'''

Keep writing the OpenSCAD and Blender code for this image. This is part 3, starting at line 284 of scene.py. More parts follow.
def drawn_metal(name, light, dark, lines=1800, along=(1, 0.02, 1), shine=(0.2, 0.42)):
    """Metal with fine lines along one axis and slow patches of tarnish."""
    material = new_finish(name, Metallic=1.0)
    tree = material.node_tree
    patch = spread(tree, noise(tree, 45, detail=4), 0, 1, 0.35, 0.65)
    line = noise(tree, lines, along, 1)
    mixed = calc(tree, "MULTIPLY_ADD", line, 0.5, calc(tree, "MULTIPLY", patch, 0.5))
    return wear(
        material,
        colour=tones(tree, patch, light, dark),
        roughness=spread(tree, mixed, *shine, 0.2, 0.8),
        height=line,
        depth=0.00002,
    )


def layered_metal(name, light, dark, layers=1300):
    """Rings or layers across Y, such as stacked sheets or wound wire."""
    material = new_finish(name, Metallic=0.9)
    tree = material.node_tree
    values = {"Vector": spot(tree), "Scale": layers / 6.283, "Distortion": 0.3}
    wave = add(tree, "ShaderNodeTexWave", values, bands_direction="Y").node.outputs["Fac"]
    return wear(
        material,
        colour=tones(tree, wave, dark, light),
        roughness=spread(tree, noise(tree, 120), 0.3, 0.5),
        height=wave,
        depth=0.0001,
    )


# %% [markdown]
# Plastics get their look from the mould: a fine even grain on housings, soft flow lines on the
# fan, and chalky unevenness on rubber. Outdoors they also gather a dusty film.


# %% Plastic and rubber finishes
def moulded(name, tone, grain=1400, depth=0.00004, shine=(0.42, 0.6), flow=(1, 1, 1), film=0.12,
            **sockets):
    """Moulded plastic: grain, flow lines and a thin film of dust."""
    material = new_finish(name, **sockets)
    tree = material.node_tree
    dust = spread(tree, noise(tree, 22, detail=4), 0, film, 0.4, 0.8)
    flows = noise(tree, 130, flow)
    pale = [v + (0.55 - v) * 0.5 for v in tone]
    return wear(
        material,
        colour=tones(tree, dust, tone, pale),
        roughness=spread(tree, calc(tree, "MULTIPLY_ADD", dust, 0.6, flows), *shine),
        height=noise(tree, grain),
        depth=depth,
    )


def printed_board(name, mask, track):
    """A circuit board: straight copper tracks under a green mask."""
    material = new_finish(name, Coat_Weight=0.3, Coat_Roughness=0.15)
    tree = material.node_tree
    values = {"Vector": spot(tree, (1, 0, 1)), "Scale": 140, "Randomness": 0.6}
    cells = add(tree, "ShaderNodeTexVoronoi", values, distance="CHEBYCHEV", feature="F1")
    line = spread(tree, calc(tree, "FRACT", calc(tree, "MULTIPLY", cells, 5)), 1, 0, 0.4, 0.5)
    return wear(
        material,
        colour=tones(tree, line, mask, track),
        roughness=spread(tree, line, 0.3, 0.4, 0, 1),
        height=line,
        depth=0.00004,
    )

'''
'''

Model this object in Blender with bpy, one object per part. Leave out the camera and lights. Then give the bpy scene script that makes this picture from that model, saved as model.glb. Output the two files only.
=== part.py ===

'''
'''

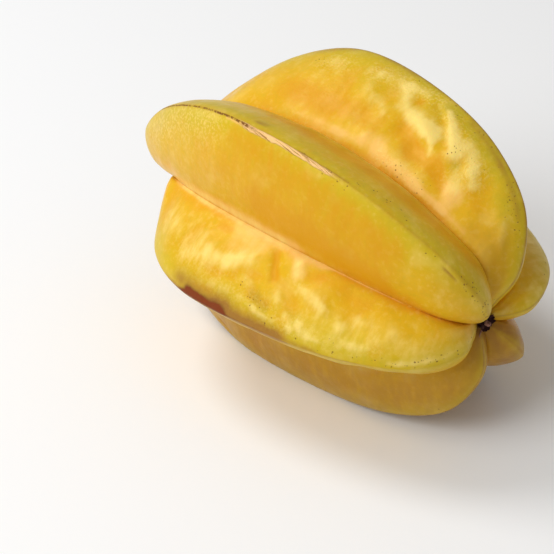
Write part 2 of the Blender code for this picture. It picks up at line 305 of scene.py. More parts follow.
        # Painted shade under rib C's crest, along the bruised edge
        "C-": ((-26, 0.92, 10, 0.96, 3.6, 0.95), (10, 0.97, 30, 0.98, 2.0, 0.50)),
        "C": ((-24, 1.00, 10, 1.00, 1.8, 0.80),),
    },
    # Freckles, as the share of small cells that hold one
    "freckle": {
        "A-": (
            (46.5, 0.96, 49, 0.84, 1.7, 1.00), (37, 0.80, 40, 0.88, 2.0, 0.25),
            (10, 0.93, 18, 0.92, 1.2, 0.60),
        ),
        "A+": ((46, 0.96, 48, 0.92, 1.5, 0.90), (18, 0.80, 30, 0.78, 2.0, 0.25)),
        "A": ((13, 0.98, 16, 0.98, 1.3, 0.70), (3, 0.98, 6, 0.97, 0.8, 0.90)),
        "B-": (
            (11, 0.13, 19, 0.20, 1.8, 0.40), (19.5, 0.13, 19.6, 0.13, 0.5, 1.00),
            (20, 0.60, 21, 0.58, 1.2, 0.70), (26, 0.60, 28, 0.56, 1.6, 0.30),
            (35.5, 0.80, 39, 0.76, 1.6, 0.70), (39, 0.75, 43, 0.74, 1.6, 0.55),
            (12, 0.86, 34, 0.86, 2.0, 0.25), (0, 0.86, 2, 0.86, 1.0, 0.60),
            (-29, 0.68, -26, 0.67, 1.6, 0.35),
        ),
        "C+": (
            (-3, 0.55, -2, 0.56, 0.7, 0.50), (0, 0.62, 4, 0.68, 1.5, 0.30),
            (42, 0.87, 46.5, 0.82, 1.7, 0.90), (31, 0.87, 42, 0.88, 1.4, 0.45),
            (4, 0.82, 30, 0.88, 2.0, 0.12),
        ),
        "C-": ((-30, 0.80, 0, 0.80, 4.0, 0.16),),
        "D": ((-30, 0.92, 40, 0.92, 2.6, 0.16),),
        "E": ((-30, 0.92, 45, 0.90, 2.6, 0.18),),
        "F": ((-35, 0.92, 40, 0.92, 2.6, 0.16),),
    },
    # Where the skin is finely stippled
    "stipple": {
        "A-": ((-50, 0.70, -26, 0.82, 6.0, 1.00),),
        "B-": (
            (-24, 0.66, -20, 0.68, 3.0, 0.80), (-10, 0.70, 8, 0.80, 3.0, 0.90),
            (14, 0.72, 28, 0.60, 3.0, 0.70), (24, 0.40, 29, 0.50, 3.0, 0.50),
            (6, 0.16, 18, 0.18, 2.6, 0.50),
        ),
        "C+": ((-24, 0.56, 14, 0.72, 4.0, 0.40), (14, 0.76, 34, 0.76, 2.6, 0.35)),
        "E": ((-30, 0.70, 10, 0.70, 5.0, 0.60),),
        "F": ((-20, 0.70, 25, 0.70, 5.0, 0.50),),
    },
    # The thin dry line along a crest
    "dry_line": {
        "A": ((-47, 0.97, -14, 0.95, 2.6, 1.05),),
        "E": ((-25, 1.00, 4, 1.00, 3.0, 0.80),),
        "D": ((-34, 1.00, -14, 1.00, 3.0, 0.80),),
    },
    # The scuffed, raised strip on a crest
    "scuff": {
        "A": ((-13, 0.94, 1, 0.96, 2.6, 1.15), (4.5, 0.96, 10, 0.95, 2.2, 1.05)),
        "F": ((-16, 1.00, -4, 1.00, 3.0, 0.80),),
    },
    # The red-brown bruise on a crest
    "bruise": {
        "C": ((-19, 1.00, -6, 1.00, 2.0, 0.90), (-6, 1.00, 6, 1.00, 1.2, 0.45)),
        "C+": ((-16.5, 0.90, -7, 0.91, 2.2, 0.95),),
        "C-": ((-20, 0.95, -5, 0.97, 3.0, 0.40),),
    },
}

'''

» SET TASK:
How many lines in the records above contain the word "that"? Reply with the number and nothing more.

» RESPONSE TO THIS TASK:
2